Repeat exactly the lines of the entries below from the one with "cad_parts[node].hide_render = cad_parts[node].hide_viewport" through the one with "# ---------- sizes, the", both ends included, and nothing else.

## [RECORDS FOR THE EXERCISE]
- - -

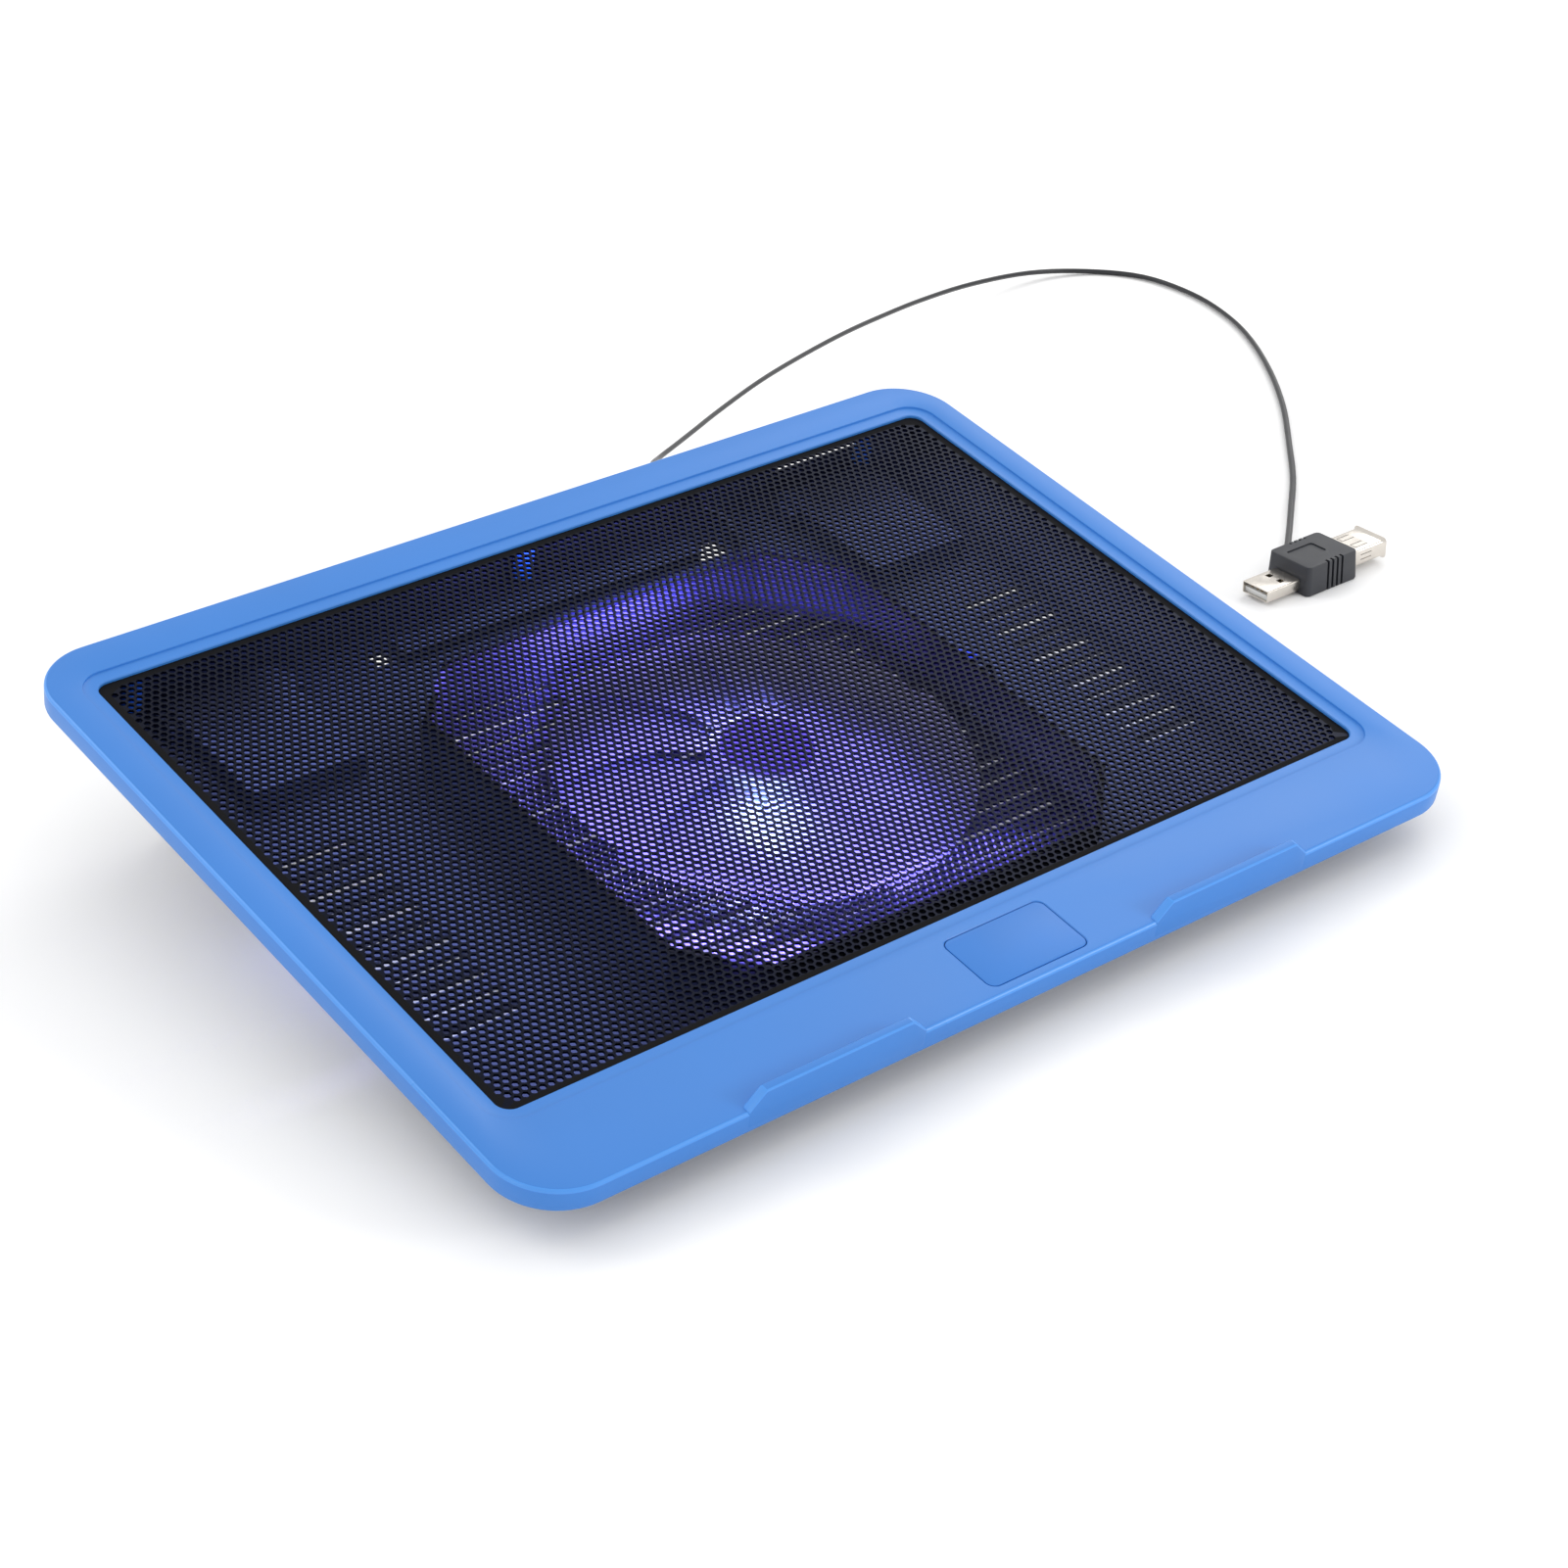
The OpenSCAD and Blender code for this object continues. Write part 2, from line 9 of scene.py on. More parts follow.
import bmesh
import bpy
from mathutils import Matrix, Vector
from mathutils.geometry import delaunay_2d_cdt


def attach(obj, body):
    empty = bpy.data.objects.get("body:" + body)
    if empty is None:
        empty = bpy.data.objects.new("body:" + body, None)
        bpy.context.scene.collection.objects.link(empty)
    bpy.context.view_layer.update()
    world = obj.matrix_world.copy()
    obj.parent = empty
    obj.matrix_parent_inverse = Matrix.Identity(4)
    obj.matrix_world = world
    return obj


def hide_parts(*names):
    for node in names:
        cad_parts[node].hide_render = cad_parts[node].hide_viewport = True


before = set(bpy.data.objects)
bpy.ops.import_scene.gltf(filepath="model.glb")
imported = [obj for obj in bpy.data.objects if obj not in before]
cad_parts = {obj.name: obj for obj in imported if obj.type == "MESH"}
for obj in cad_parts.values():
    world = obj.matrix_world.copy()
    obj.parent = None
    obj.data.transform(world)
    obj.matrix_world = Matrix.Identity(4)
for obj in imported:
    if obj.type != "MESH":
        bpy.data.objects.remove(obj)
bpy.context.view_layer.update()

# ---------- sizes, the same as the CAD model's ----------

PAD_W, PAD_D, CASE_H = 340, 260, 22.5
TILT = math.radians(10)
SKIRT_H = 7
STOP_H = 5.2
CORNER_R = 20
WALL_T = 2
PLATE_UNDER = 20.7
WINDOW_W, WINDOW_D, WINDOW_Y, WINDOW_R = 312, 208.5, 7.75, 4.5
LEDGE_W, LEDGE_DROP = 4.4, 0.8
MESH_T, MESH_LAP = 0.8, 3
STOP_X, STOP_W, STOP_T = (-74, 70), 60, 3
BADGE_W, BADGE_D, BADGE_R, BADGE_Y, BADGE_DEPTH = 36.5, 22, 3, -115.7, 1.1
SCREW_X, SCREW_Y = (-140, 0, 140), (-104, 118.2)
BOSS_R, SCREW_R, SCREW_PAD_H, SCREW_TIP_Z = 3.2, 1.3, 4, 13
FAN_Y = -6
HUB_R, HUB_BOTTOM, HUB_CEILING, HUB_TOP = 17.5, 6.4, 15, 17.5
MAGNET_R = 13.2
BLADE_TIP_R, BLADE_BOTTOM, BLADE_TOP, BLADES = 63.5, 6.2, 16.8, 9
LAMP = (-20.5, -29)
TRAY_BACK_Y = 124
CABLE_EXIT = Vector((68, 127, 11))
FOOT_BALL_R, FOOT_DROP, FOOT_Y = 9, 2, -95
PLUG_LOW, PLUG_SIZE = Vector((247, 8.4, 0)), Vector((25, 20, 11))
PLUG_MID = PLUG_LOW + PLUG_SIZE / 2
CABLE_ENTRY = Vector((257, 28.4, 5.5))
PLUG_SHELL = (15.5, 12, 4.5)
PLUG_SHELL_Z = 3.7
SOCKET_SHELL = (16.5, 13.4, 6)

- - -

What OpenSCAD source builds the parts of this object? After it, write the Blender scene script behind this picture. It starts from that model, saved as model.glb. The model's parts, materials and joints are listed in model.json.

- - -

## [SOLUTION TO THE EXERCISE]
        cad_parts[node].hide_render = cad_parts[node].hide_viewport = True


before = set(bpy.data.objects)
bpy.ops.import_scene.gltf(filepath="model.glb")
imported = [obj for obj in bpy.data.objects if obj not in before]
cad_parts = {obj.name: obj for obj in imported if obj.type == "MESH"}
for obj in cad_parts.values():
    world = obj.matrix_world.copy()
    obj.parent = None
    obj.data.transform(world)
    obj.matrix_world = Matrix.Identity(4)
for obj in imported:
    if obj.type != "MESH":
        bpy.data.objects.remove(obj)
bpy.context.view_layer.update()

# ---------- sizes, the same as the CAD model's ----------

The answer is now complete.